(Entries with model source code)
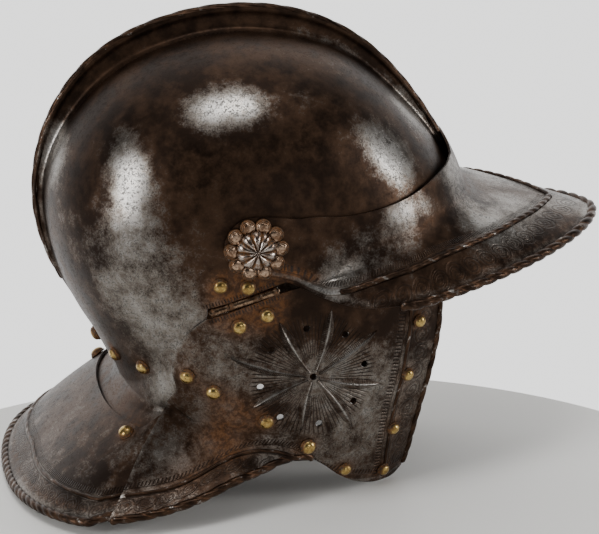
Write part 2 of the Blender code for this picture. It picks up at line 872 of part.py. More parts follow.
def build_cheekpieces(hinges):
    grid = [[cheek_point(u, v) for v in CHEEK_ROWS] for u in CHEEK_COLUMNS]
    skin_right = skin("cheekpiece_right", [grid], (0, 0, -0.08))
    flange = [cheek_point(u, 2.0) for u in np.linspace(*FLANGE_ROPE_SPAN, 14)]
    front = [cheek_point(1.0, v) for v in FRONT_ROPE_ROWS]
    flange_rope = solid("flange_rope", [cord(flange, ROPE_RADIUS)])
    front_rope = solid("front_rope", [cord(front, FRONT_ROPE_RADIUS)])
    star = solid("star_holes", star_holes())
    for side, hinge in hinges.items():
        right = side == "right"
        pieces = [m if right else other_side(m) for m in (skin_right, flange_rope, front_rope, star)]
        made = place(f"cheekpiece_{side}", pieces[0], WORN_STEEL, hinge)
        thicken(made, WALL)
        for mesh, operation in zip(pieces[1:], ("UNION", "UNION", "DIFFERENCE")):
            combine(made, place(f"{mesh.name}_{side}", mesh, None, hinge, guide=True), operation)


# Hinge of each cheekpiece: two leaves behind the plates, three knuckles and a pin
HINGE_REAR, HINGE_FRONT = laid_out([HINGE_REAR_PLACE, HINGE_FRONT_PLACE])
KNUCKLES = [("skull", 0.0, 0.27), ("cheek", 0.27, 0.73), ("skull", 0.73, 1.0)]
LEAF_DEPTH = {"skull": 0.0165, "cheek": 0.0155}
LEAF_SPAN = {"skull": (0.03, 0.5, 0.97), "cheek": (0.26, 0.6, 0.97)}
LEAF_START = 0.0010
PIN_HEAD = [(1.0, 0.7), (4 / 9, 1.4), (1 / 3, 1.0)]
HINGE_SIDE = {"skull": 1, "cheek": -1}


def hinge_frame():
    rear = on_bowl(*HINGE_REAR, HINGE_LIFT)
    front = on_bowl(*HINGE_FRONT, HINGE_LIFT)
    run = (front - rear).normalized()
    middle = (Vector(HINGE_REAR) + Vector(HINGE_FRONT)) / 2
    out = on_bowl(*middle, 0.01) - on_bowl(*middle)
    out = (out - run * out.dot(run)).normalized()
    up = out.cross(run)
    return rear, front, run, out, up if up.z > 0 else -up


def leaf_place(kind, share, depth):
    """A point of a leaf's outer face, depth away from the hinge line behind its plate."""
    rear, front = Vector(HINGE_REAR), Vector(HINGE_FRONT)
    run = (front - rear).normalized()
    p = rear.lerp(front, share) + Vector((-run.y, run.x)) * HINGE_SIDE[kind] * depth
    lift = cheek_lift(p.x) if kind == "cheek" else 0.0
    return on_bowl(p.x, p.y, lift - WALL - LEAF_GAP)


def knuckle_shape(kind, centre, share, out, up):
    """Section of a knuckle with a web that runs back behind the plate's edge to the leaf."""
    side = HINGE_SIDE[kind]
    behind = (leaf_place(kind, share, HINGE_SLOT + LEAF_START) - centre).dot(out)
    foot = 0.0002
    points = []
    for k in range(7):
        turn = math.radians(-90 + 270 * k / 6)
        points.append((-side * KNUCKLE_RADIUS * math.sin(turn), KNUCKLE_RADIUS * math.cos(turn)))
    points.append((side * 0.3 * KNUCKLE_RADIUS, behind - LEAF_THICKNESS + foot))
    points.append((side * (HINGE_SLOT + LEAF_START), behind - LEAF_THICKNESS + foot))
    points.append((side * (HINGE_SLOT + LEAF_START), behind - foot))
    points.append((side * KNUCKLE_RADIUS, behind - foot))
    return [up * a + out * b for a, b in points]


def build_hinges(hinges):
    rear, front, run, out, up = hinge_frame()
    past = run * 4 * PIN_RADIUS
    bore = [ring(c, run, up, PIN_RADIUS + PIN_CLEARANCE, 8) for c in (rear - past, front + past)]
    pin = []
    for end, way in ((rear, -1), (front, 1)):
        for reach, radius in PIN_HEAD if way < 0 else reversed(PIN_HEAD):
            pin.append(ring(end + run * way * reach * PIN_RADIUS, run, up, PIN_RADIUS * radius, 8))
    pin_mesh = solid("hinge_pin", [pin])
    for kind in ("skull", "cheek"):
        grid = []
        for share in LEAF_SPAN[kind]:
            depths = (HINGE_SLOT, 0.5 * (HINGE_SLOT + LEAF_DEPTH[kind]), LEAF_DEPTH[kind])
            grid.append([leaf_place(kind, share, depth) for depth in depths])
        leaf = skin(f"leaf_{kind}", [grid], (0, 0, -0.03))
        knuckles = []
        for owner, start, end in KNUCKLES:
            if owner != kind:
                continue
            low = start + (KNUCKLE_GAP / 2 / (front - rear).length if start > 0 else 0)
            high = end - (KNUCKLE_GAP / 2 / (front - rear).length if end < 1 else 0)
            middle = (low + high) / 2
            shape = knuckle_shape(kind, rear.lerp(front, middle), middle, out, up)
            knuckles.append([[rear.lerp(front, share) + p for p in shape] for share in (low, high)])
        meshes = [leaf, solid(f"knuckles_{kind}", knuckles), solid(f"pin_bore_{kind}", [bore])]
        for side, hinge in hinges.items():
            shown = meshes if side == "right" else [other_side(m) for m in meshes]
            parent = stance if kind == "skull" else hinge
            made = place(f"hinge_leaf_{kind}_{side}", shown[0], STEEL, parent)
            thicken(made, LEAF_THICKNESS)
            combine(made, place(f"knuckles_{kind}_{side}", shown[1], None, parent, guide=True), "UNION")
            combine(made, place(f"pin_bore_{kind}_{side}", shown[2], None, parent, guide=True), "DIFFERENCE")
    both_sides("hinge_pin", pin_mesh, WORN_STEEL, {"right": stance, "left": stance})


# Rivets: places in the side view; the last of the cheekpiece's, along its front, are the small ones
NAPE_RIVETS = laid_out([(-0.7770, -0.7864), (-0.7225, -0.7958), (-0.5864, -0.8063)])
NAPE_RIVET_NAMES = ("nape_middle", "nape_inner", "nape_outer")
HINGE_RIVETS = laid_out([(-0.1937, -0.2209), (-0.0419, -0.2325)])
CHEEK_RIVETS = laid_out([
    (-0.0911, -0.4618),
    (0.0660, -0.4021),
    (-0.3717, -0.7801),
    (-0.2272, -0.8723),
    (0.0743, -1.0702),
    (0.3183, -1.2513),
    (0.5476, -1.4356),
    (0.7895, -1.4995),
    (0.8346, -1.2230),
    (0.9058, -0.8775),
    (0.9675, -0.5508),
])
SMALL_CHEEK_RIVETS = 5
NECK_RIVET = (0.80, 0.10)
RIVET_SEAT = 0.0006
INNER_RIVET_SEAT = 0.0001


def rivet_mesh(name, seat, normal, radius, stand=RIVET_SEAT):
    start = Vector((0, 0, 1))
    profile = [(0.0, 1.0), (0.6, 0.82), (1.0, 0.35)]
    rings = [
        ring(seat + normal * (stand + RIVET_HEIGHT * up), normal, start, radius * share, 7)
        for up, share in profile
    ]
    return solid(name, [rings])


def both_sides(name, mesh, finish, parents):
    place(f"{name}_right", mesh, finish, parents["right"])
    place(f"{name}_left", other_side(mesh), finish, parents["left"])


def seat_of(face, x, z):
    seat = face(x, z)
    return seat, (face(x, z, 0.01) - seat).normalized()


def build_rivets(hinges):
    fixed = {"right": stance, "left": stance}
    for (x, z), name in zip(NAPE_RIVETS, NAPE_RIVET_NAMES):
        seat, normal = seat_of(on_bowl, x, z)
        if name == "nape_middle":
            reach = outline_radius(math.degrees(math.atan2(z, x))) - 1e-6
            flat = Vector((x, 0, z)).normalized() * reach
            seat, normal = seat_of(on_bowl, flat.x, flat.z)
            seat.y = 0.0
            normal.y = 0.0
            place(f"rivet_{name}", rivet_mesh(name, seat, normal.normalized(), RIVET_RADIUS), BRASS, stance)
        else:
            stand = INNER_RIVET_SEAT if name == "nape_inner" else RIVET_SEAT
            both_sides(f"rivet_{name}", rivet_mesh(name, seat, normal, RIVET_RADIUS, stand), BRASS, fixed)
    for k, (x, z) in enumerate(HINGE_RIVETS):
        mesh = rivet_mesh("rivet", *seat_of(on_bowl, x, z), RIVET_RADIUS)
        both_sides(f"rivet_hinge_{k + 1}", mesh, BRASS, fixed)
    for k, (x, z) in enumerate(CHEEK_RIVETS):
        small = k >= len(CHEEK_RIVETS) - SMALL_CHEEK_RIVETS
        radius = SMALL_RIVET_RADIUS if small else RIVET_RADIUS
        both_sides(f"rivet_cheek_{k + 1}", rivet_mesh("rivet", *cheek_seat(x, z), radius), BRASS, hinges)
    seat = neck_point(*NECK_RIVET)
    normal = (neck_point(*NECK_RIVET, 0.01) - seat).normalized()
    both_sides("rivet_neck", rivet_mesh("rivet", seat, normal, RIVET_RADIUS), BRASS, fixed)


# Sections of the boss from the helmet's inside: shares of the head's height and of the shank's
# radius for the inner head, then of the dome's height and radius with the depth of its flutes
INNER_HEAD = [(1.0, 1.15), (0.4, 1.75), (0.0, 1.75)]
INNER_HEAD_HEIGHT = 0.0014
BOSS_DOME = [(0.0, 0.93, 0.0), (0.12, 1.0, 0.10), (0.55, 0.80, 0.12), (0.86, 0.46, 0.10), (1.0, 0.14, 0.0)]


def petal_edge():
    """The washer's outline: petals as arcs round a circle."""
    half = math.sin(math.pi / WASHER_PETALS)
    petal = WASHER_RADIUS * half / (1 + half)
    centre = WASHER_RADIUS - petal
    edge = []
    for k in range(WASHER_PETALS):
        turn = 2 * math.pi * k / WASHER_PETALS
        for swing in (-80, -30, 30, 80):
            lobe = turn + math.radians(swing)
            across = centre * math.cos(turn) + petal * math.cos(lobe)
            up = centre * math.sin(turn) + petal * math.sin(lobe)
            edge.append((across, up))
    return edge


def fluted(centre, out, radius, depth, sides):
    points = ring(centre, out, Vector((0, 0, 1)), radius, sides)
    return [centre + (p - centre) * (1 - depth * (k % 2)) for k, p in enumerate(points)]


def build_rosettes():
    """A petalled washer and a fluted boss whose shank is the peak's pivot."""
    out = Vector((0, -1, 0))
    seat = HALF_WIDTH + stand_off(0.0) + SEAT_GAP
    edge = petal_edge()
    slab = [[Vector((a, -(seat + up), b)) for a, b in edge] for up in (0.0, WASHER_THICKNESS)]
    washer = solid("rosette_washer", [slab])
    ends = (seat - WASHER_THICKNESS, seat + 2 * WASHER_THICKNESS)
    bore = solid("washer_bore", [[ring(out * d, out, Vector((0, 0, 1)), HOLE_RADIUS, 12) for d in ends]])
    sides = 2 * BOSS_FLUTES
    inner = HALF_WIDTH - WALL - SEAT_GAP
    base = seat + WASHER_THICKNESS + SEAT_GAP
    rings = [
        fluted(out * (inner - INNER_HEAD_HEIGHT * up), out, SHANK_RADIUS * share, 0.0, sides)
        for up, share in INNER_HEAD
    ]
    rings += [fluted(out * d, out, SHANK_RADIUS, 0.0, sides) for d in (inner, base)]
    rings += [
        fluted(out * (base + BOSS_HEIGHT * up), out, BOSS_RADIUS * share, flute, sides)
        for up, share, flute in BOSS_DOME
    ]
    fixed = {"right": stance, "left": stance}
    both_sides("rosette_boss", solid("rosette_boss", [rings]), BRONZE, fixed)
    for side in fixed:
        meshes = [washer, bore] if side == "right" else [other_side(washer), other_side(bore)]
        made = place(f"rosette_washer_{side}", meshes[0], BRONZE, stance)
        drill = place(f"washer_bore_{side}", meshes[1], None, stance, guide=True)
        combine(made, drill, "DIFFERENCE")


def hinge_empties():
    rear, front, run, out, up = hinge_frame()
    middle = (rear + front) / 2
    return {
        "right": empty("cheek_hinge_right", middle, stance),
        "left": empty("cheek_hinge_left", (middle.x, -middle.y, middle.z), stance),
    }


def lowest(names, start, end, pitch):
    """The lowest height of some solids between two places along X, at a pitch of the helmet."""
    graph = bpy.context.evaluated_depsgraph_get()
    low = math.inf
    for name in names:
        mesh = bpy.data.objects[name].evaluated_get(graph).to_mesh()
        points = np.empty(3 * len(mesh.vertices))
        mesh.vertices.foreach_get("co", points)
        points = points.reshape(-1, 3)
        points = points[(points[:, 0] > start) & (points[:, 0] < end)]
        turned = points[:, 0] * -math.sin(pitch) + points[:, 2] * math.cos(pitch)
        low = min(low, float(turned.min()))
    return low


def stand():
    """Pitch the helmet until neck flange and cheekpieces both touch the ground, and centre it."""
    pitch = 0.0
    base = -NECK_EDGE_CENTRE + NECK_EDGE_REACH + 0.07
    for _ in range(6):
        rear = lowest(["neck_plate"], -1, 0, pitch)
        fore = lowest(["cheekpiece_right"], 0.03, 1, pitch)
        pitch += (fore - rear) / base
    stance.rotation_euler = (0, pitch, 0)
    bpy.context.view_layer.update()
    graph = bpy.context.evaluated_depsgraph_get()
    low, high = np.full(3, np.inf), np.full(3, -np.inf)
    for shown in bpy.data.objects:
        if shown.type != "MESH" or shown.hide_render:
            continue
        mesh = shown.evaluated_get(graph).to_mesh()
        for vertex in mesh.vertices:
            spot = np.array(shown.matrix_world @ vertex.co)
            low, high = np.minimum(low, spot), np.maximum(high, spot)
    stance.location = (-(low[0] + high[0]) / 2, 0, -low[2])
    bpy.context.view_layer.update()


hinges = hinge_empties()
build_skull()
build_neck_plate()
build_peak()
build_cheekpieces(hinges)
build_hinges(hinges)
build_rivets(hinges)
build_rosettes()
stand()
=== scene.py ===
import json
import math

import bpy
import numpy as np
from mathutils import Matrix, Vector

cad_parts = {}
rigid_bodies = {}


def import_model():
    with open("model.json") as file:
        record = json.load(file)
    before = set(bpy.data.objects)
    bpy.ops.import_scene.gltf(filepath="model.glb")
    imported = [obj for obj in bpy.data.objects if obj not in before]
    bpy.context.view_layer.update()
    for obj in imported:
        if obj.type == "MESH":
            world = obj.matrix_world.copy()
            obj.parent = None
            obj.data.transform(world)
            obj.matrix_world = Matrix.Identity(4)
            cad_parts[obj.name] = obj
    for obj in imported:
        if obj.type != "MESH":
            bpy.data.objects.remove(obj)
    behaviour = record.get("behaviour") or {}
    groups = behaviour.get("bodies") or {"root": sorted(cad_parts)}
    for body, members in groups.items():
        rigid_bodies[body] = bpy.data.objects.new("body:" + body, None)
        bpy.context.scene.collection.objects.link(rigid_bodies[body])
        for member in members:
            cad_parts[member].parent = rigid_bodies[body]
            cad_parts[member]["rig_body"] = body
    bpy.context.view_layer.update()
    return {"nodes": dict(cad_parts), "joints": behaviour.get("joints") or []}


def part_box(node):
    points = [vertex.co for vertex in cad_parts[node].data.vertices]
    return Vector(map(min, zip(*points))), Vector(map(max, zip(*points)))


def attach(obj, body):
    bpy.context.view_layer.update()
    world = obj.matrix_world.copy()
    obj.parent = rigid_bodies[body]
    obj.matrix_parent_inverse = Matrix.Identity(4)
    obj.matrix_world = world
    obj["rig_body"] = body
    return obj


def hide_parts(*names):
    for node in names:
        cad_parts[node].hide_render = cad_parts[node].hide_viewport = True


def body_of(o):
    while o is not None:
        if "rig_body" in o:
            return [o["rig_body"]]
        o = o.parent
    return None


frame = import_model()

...

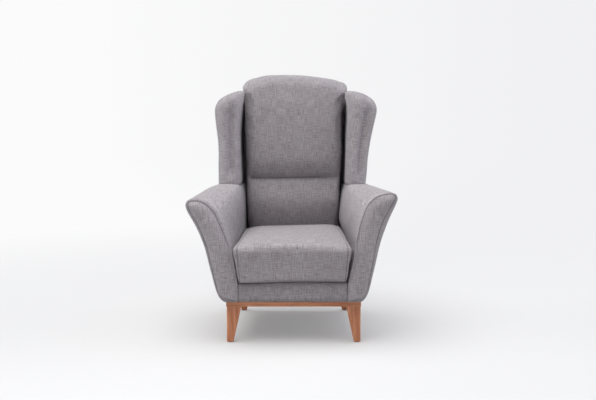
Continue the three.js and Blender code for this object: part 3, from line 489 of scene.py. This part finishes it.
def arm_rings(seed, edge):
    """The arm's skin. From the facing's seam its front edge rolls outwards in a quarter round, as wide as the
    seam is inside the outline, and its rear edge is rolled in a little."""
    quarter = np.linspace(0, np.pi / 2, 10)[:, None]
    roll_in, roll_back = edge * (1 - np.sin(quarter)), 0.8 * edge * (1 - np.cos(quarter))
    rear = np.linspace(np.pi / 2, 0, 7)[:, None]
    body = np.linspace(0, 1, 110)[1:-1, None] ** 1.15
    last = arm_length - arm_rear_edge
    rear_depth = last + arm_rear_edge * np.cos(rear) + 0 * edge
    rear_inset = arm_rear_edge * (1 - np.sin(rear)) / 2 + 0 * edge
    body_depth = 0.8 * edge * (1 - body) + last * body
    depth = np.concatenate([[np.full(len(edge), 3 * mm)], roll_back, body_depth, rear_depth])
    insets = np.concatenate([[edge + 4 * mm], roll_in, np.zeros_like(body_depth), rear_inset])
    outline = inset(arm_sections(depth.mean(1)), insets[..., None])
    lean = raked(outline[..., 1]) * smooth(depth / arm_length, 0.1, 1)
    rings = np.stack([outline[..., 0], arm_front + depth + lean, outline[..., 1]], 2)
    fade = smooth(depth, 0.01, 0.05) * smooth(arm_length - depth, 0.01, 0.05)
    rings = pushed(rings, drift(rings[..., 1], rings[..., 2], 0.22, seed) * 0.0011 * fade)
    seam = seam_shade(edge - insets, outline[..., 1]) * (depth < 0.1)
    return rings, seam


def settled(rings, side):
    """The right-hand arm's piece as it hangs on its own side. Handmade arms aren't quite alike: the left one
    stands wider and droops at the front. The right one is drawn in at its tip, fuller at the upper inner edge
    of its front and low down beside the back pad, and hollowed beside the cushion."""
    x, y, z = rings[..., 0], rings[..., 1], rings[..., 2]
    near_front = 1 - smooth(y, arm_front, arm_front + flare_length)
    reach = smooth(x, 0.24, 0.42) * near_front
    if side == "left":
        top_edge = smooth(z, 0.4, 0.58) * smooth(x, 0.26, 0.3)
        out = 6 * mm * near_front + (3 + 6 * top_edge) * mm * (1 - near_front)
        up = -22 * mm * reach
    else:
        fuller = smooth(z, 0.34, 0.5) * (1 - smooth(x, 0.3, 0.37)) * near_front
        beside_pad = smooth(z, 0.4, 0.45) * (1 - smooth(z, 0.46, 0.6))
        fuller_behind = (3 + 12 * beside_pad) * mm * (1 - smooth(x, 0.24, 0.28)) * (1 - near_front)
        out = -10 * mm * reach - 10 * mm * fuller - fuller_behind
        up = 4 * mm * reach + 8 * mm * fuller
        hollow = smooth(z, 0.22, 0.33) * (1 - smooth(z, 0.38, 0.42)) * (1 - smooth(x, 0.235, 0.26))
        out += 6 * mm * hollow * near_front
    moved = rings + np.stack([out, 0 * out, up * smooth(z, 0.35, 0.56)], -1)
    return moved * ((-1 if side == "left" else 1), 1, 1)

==

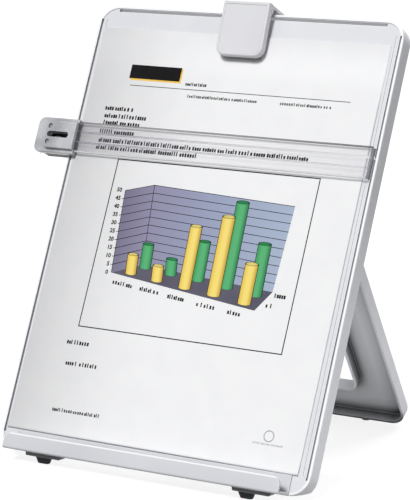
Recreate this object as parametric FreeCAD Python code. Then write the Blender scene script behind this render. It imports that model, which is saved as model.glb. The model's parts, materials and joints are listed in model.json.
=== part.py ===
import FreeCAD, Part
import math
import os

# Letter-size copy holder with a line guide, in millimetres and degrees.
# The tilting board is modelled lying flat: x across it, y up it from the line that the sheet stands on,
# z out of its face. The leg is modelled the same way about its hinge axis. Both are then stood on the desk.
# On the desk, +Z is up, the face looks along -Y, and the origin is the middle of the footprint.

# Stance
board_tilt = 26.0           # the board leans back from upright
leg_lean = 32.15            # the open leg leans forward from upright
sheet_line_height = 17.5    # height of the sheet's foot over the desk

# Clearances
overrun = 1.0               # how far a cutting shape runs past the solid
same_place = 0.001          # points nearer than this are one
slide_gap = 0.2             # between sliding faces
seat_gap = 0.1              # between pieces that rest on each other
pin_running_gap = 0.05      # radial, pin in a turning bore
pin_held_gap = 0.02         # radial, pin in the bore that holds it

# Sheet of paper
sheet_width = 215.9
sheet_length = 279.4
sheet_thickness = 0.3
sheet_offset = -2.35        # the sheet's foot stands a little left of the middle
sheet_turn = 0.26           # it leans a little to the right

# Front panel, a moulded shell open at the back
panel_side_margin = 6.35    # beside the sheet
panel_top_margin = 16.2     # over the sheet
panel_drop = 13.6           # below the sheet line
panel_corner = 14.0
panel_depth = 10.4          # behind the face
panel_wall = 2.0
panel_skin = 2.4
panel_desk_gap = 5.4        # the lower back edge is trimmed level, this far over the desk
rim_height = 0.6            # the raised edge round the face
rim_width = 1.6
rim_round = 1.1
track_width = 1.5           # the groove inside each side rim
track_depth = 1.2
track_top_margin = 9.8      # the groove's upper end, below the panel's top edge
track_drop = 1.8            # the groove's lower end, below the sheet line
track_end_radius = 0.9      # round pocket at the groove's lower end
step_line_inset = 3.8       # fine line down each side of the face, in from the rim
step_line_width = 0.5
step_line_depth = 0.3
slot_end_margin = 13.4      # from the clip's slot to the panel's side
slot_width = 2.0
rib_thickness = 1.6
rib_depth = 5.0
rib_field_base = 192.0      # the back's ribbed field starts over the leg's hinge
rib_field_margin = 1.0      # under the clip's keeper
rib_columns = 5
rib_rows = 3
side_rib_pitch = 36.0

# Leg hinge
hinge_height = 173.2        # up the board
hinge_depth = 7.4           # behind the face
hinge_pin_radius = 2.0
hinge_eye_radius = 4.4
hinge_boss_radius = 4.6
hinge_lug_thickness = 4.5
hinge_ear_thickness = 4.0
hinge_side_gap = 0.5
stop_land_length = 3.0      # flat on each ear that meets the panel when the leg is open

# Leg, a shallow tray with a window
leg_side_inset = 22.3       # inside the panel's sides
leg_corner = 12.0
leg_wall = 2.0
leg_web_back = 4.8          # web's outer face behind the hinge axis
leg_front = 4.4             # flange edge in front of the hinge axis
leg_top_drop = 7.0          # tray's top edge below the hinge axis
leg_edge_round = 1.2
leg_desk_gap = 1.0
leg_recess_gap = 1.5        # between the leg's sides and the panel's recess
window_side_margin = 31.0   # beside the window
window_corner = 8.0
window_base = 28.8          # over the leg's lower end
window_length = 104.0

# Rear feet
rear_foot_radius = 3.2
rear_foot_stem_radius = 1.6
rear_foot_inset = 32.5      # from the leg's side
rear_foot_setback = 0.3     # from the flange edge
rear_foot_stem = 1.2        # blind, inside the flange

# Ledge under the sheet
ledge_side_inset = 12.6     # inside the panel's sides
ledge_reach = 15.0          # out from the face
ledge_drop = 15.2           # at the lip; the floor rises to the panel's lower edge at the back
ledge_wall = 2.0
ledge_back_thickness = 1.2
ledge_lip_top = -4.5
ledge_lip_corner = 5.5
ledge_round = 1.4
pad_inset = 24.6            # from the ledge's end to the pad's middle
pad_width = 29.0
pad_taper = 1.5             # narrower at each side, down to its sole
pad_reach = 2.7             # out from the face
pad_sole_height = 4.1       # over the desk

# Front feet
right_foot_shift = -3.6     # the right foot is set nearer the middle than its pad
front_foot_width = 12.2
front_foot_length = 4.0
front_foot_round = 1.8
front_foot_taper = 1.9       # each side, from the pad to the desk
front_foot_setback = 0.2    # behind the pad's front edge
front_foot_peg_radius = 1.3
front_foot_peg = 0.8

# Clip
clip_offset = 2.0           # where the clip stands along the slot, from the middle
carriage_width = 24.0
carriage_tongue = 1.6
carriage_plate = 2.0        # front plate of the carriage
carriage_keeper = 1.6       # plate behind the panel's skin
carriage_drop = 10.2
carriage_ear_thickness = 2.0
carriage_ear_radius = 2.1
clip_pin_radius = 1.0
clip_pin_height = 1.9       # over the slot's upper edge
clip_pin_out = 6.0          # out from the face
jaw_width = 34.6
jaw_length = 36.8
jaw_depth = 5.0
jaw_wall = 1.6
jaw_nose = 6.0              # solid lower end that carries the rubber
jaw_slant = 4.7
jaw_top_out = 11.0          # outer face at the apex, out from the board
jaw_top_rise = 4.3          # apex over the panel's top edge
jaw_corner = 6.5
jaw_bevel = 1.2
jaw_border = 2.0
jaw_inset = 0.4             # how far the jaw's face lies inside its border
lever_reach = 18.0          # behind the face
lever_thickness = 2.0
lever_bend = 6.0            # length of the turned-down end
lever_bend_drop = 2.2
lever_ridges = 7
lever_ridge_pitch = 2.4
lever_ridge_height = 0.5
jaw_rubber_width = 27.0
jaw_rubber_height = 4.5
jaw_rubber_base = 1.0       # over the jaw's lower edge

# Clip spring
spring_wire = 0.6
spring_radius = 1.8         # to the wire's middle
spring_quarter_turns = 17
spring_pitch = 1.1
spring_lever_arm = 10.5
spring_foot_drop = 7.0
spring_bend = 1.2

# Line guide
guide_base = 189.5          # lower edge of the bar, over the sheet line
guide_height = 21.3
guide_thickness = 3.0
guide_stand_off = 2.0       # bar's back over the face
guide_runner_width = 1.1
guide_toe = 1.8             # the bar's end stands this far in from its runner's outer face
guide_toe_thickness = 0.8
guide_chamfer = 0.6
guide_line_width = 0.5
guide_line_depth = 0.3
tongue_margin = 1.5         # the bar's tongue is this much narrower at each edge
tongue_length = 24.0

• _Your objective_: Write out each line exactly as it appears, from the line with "hinges = hinge_empties()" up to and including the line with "zip(*points))), Vector(map(max, zip(*points)))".

• _Written answer_:
hinges = hinge_empties()
build_skull()
build_neck_plate()
build_peak()
build_cheekpieces(hinges)
build_hinges(hinges)
build_rivets(hinges)
build_rosettes()
stand()
=== scene.py ===
import json
import math

import bpy
import numpy as np
from mathutils import Matrix, Vector

cad_parts = {}
rigid_bodies = {}


def import_model():
    with open("model.json") as file:
        record = json.load(file)
    before = set(bpy.data.objects)
    bpy.ops.import_scene.gltf(filepath="model.glb")
    imported = [obj for obj in bpy.data.objects if obj not in before]
    bpy.context.view_layer.update()
    for obj in imported:
        if obj.type == "MESH":
            world = obj.matrix_world.copy()
            obj.parent = None
            obj.data.transform(world)
            obj.matrix_world = Matrix.Identity(4)
            cad_parts[obj.name] = obj
    for obj in imported:
        if obj.type != "MESH":
            bpy.data.objects.remove(obj)
    behaviour = record.get("behaviour") or {}
    groups = behaviour.get("bodies") or {"root": sorted(cad_parts)}
    for body, members in groups.items():
        rigid_bodies[body] = bpy.data.objects.new("body:" + body, None)
        bpy.context.scene.collection.objects.link(rigid_bodies[body])
        for member in members:
            cad_parts[member].parent = rigid_bodies[body]
            cad_parts[member]["rig_body"] = body
    bpy.context.view_layer.update()
    return {"nodes": dict(cad_parts), "joints": behaviour.get("joints") or []}


def part_box(node):
    points = [vertex.co for vertex in cad_parts[node].data.vertices]
    return Vector(map(min, zip(*points))), Vector(map(max, zip(*points)))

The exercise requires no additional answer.